Although the United States has enjoyed a 10 year drought of major landfalling hurricanes (CAT 3+), Hurricane Sandy in 2012 proved unusually destructive because it hit a highly vulnerable, densely populated region of the the Mid-Atlantic coastline.
Heavily impacted were both New York and New Jersey, where hundreds of thousands of people incurred heavy losses and found their lives and livelihoods disrupted for weeks.
Twelve months after the storm, in Sandy 1 Year Later: Coping With The Aftermath we looked at some of the mental health issues in the wake of that disaster. In the past, we’ve looked at other post-disaster health impacts, such as in Post Disaster Stress & Suicide Rates & The Long Term Effects Of A Major Disaster).
In the wake of 2005’s Hurricane Katrina, a study funded by the National Institute of Mental Health, which surveyed 1,043 survivors, found:
- More than 11% were diagnosed with a serious mental illness following the storm. This compares to just over 6% before the hurricane.
- 9.9% had mild-moderate mental illness, compared to 9.7% before Katrina.
- They estimated 200,000 people facing serious mental problems, such as PTSS (Post Traumatic Stress Syndrome) and depression, in the three states most affected.
On Thursday of this week, the CDC will host a COCA call on the psychological aftermath of Hurricane Sandy. While primarily of interest to clinicians and healthcare providers, COCA (Clinician Outreach Communication Activity) calls are designed to ensure that practitioners have up-to-date information for their practices.
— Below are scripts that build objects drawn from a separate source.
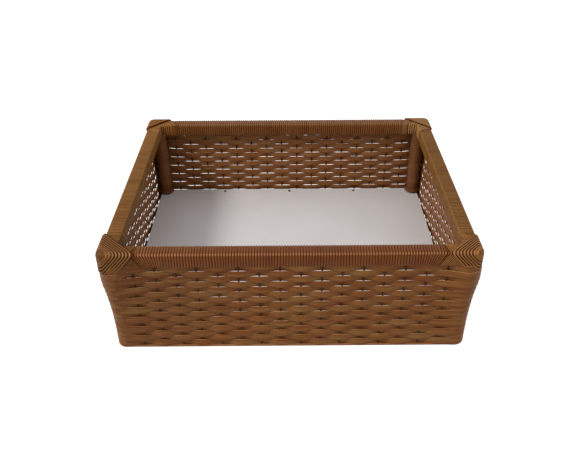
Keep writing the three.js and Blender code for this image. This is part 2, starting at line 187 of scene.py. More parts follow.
sky = bpy.data.worlds.new("pale_sky")
bpy.context.scene.world = sky
sky.use_nodes = True
sky_glow = sky.node_tree.nodes["Background"]
sky_glow.inputs["Color"].default_value = WHITE
sky_glow.inputs["Strength"].default_value = SKY_STRENGTH
white_sky = add_node(sky, "Background", {"Color": WHITE, "Strength": 1.0})
sky_choice = add_node(sky, "MixShader", {
    "Fac": looked_at(sky), 1: sky_glow.outputs[0], 2: white_sky.outputs[0],
})
feed(sky, sky.node_tree.nodes["World Output"].inputs["Surface"], sky_choice.outputs[0])
print("one lamp and a pale sky")

# %% Lay the ground
GROUND_SIZE = 8.0
GROUND_GREY = (0.6, 0.6, 0.6, 1.0)
GROUND_ROUGHNESS = 0.9
GROUND_GLOW = 0.8

bpy.ops.mesh.primitive_plane_add(size=GROUND_SIZE)
ground = bpy.context.object
ground.name = "ground"

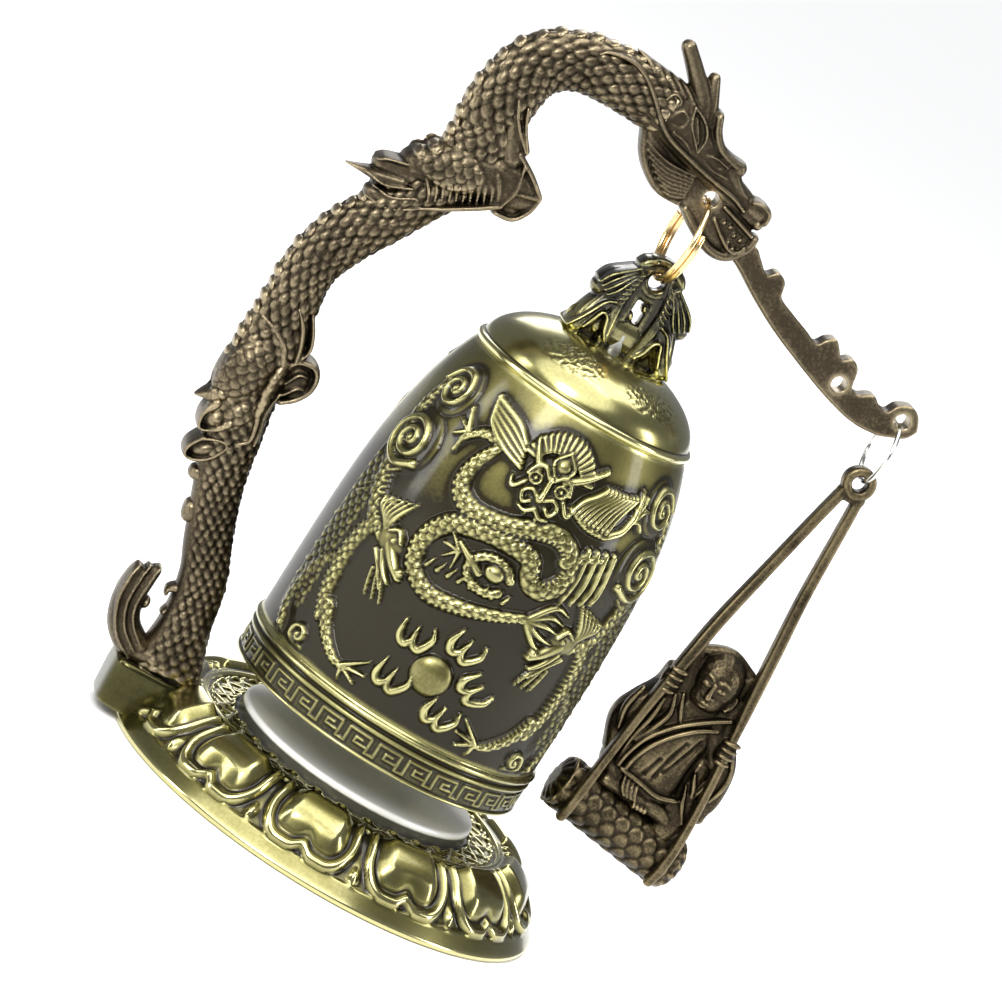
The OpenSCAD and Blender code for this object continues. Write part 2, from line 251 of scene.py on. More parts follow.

First the details, then I’ll return with a bit more:
Date: Thursday, September 17, 2015
Time: 2:00 - 3:00 pm (Eastern Time)
Join by Phone:
- 888-469-1370 (U.S. Callers)
- 517-308-9218 (International Callers)
Join by Webinar: https://www.mymeetings.com/nc/join.php?i=PW5219511&p=3791890&t=c
Hussain Yusuf, MD, MPH
Extramural Research Program Office
Office of Public Health Preparedness and Response
Centers for Disease Control and Prevention
Emanuela Taioli MD PhD
Icahn School of Medicine at Mount Sinai
Charon Gwynn, PhD
Department of Health and Mental Hygiene
New York City
Hurricane Sandy was an unprecedented natural disaster that resulted in deaths, injuries, and other disaster-related health effects. A substantial number of people exposed to the storm experienced mental health problems to include, post-traumatic stress disorder, depression and serious psychological distress. Research conducted by Project LIGHT, a collaborative effort between Mount Sinai, North Shore-LIJ and the Nassau County Department of Human Services, and the New York City Health Department examined mental health effects of the storm and identified subgroups of individuals who were most vulnerable to the hurricane mental health effects. The research was conducted through the application of multiple methodologies including the collection of survey data from residents of affected areas as well as analysis of Emergency Department data. During the COCA Call, participants will learn about a natural disaster related epidemiologic studies focusing on mental health issues. Participants will also hear about the implications of these findings on disaster preparedness and response activities and how clinicians can help address mental health among those impacted by disasters.
- Discuss the vulnerability factors to mental health issues after Hurricane Sandy
- Describe how administrative data from Emergency Department can be utilized for public health purposes
- Describe the groups who were most at risk for mental health issues after the storm
- Describe how local disaster preparedness and response activities can address the mental health needs of residents who are impacted by disasters
- CDC office of Public Health Preparedness and Response Hurricane Sandy Recovery Research
- CDC Funded Hurricane Sandy Recovery Research Current Awards
- CDC Coping With a Disaster or Traumatic Event
- Audio conference call on 9/17/15: 2:00 - 3:00 PM
- Web-on-demand training after 3:00 PM on 9/17/15
- Materials: PowerPoint slide set
September is National Preparedness Month, and while I’ll discuss the importance of psychological first aid in another #Natlprep post, I did want to mention that preparedness for emergencies can go a long ways towards reducing the emotional and physical impact of a disaster like hurricane Sandy.